- DATA PROVIDED
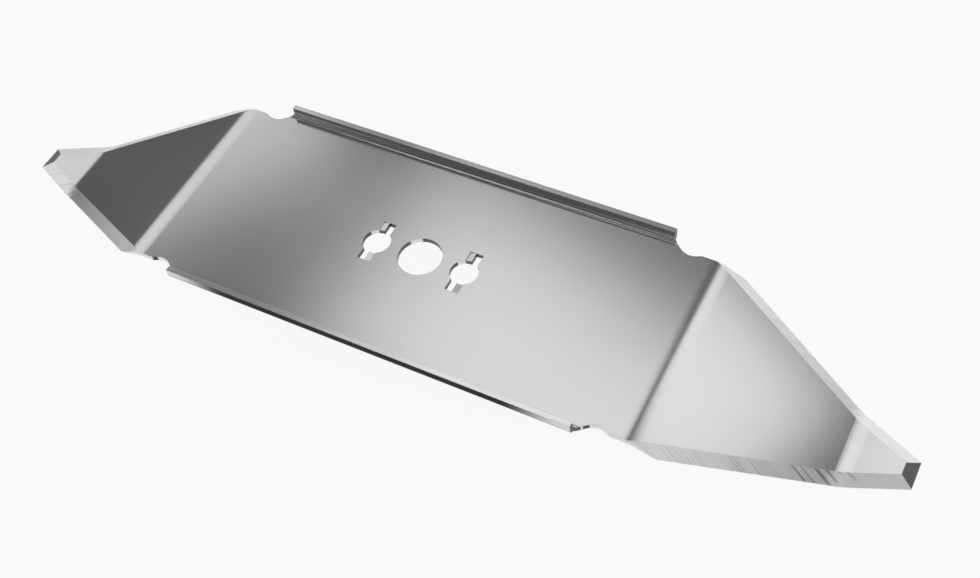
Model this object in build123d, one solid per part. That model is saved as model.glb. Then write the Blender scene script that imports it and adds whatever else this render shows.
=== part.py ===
"""A rotary mower blade, folded and ground from one length of sheet steel.

The bore axis is Z, the blade lies along X, and z = 0 is the underside of the centre plate. The plate is
a shallow channel with a flange turned up along each long edge. Past it the two wings fold down, and the
tips fold back to almost level. Both edges of each wing and its end are ground from above, so the blade
cuts in either direction.
"""

import os
from math import acos, atan2, cos, hypot, radians, sin, sqrt, tan

from build123d import *

# Sizes of the whole blade, in millimetres and degrees
blade_length = 280.0
blade_width = 67.6
sheet = 1.5

# The flanges along the centre plate
flange_length = 123.0
flange_height = 4.6
flange_inside_radius = 1.3

# The relief notch past each end of a flange, and the shoulder that the wing keeps beyond it
shoulder_inset = 3.9
shoulder_run = 7.5
shoulder_round = 1.8
relief_radius = 4.5
relief_gap = 1.1
relief_depth = 1.0

# The folds across the blade, with radii on the top face
wing_fold_spacing = 151.8
wing_angle = 19.65
wing_fold_radius = 17.3
tip_fold_spacing = 246.8
tip_angle = 2.4
tip_fold_radius = 14.0
tip_width = 8.2

# The ground edges
bevel_width = 3.5
bevel_land = 0.3
fold_steps = 6

# The holes, and the slots that cross each bolt hole
bore_diameter = 12.6
bolt_hole_diameter = 8.1
bolt_hole_spacing = 27.6
slot_reach = 7.0
slot_width = 2.2
slot_offset = 0.15
ramp_width = 1.85
ramp_depth = 0.35

# How far cutting tools run past the faces that they cut
overcut = 2.0

half_width = blade_width / 2
shoulder_half_width = half_width - shoulder_inset
flange_end = flange_length / 2
fold_x = wing_fold_spacing / 2
tip_fold_x = tip_fold_spacing / 2
end_x = blade_length / 2
ground_depth = sheet - bevel_land

relief_x = flange_end + relief_gap + relief_radius
relief_y = shoulder_half_width - relief_depth + relief_radius


def top_corners():
    """The corners of the top face seen from the side, from the wing's fold out to the +X end."""
    wing_drop = (tip_fold_x - fold_x) * tan(radians(wing_angle))
    tip_drop = (end_x - tip_fold_x) * tan(radians(tip_angle))
    return [
        (fold_x, sheet),
        (tip_fold_x, sheet - wing_drop),
        (end_x, sheet - wing_drop - tip_drop),
    ]


def half_top_line():
    """The top face seen from the side, from the bore axis along the plate, wing and tip to the +X end."""
    return Plane.XZ * FilletPolyline((0, sheet), *top_corners(), radius=[wing_fold_radius, tip_fold_radius])


def station_lengths(line):
    """Distances along the line: the ends of its straights, and even steps round its folds."""
    lengths = [0.0]
    for edge in line.edges().sort_by_distance((0, 0, sheet)):
        steps = 1 if edge.geom_type == GeomType.LINE else fold_steps
        start = lengths[-1]
        lengths += [start + edge.length * (step + 1) / steps for step in range(steps)]
    return lengths


def section_plane(line, length):
    """The plane across the sheet at a distance along its top line, with +Y outwards and +Z up the sheet."""
    share = min(length / line.length, 1.0)
    past_end = max(length - line.length, 0.0)
    along = line % share
    return Plane(origin=(line @ share) + along * past_end, x_dir=(0, 1, 0), z_dir=along)


def sheet_section(top):
    """The section of the sheet whose upper face follows a line."""
    return make_face(offset(top, amount=sheet, side=Side.RIGHT, closed=True))


def folded_sheet():
    """The whole sheet between its shoulders, folded across but not yet tapered."""
    right = top_corners()
    left = [(-x, z) for x, z in reversed(right)]
    radii = [tip_fold_radius, wing_fold_radius, wing_fold_radius, tip_fold_radius]
    section = sheet_section(FilletPolyline(*left, *right, radius=radii))
    return extrude(Plane.XZ * section, amount=shoulder_half_width, both=True)


def flanged_plate():
    """The centre plate with its two flanges, run on to the middle of the relief notches."""
    inner_y = half_width - sheet
    inside = FilletPolyline(
        (-inner_y, flange_height), (-inner_y, sheet), (inner_y, sheet), (inner_y, flange_height),
        radius=flange_inside_radius,
    )
    return extrude(Plane.YZ * sheet_section(inside), amount=relief_x, both=True)


def relief_cutter():
    """One relief notch: a round, with a straight run from it to the root of the flange's end."""
    root_y = half_width - sheet
    across, up = flange_end - relief_x, root_y - relief_y
    reach = hypot(across, up)
    turn = atan2(up, across) + acos(relief_radius / reach)
    touch = (relief_x + relief_radius * cos(turn), relief_y + relief_radius * sin(turn))
    outside_y = half_width + overcut
    run = Polygon(
        (flange_end, root_y), touch, (relief_x, relief_y), (relief_x, outside_y), (flange_end, outside_y),
        align=None,
    )
    notch = Pos(relief_x, relief_y) * Circle(relief_radius) + run
    return extrude(notch, amount=flange_height + overcut) + extrude(notch, amount=-overcut)


def edge_cutter():
    """What trims one long edge of a wing and grinds its bevel, laid along the folded sheet."""
    line = half_top_line()
    corner = fold_x + shoulder_run
    taper = (shoulder_half_width - tip_width / 2) / (line.length - corner)
    bevel_run = bevel_width * sqrt(1 + taper**2)
    start = corner - bevel_run / taper - overcut
    lengths = [start] + [length for length in station_lengths(line) if length > start]
    lengths[-1] += overcut
    sections = []
    for length in lengths:
        edge = shoulder_half_width - taper * (length - corner)
        outside = edge + shoulder_half_width
        outline = Polygon(
            (edge - 2 * bevel_run, ground_depth), (edge, -ground_depth), (edge, -sheet - overcut),
            (outside, -sheet - overcut), (outside, ground_depth),
            align=None,
        )
        sections.append(section_plane(line, length) * outline)
    return loft(sections, ruled=True)


def end_cutter():
    """What grinds the bevel across the end of one tip."""
    line = half_top_line()
    tip = section_plane(line, line.length)
    along = Plane(origin=tip.origin, x_dir=tip.z_dir, z_dir=(0, -1, 0))
    wedge = Polygon(
        (-2 * bevel_width, ground_depth), (bevel_width, -2 * ground_depth), (bevel_width, ground_depth),
        align=None,
    )
    return extrude(along * wedge, amount=shoulder_half_width, both=True)


def bolt_hole_cutter():
    """One bolt hole with its two slots, and the shallow ramp pressed down beside each slot."""
    hole = Circle(bolt_hole_diameter / 2)
    slot = Pos(slot_offset, 0) * Rectangle(slot_width, slot_reach, align=Align.MIN)
    opening = hole + slot + slot.rotate(Axis.Z, 180)
    through = extrude(opening, amount=sheet + overcut) + extrude(opening, amount=-overcut)
    low = slot_offset - ramp_width
    slope = Polygon((low, sheet), (low, sheet - ramp_depth), (slot_offset, sheet), align=None)
    ramp = extrude(Plane.XZ * slope, amount=-slot_reach)
    return through + ramp + ramp.rotate(Axis.Z, 180)


def on_four_corners(tool):
    """A tool made for the +X +Y corner, mirrored to all four."""
    right = tool + mirror(tool, about=Plane.XZ)
    return right + mirror(right, about=Plane.YZ)


def mower_blade():
    """The finished blade."""
    blade = folded_sheet() + flanged_plate()
    blade -= on_four_corners(relief_cutter())
    rounded = [
        edge
        for edge in blade.edges().filter_by(Axis.Z)
        if abs(edge.center().X) > relief_x and abs(abs(edge.center().Y) - shoulder_half_width) < bevel_land
    ]
    blade = fillet(rounded, radius=shoulder_round)
    blade -= on_four_corners(edge_cutter())
    tip_tool = end_cutter()
    blade -= tip_tool
    blade -= mirror(tip_tool, about=Plane.YZ)
    blade -= extrude(Circle(bore_diameter / 2), amount=sheet + overcut, both=True)
    for x in (-bolt_hole_spacing / 2, bolt_hole_spacing / 2):
        blade -= Pos(x, 0) * bolt_hole_cutter()
    return blade


os.makedirs("parts", exist_ok=True)
export_step(mower_blade(), "parts/mower_blade.step")
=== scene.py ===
import math

import bmesh
import bpy
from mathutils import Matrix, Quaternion, Vector


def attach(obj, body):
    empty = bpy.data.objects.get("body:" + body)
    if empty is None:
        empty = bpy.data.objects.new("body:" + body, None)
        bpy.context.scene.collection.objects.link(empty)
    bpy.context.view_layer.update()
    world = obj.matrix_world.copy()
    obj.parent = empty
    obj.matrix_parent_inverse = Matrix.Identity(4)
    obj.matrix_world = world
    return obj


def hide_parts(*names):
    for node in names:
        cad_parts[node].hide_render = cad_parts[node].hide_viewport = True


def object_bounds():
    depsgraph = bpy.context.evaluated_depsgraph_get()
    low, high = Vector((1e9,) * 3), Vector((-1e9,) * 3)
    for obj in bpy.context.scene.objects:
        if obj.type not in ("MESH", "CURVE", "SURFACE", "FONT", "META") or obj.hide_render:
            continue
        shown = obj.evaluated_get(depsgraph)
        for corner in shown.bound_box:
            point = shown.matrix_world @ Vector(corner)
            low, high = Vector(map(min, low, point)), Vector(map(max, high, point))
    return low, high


# The camera: where it stands, the point its axis passes through, and its turn about that axis
CAMERA_PLACE = Vector((0.14713, -0.18047, 0.28952))
CAMERA_AIM = Vector((0.02285, -0.00224, 0.0015))
CAMERA_ROLL = math.radians(-9.39)
CAMERA_LENS = 49.6
CAMERA_CLIP = (0.01, 50.0)

# The floor, and how far it shows as plain white instead of its own grey
FLOOR_WIDTH = 30.0
FLOOR_GREY = 0.9
FLOOR_ROUGHNESS = 0.9
WHITE_SHARE = 0.9

# The light from all around, and how far away a lamp stands unless it says otherwise
WORLD_GREY = 0.078
LAMP_DISTANCE = 3.0

# The blade's shape, in metres and radians, as the CAD source has it. A fold is given by its two ends along
# the blade, and the holes all lie within the reach given here, along the blade and across it.
SHEET = 0.0015
FLANGE_END = 0.0615
FLANGE_TOP = 0.0046
FLANGE_INSIDE = 0.0323
WING_FOLD = (0.0729, 0.0789)
TIP_FOLD = (0.1212, 0.1256)
WING_TILT = math.radians(19.65)
TIP_TILT = math.radians(2.4)
GROUND_LEAN = math.radians(18.9)
HOLES_REACH = (0.025, 0.009)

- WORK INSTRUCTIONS
Only the lines from the start of the data to the line holding "of sheet steel." are wanted; return them exactly, both ends included.

- EXERCISE RESPONSE
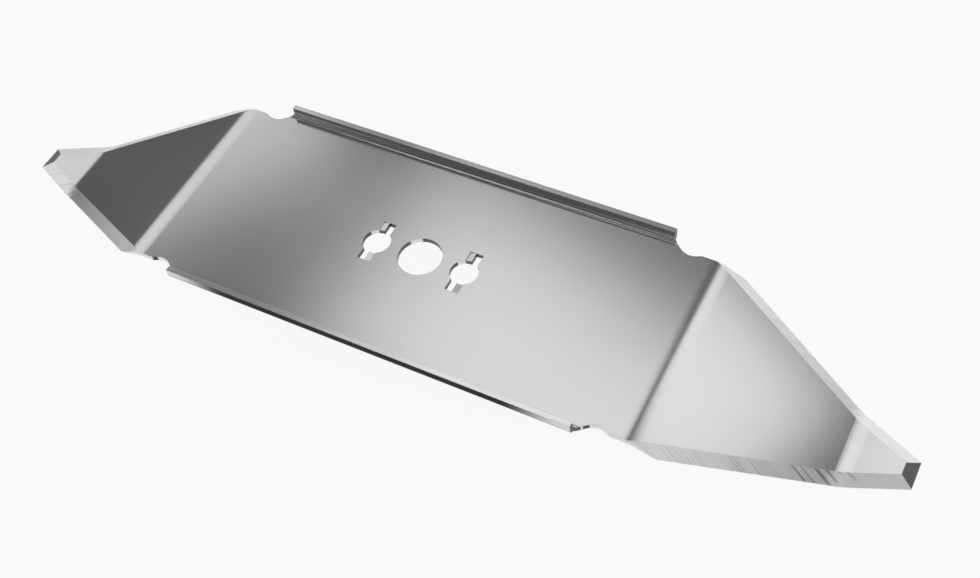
Model this object in build123d, one solid per part. That model is saved as model.glb. Then write the Blender scene script that imports it and adds whatever else this render shows.
=== part.py ===
"""A rotary mower blade, folded and ground from one length of sheet steel.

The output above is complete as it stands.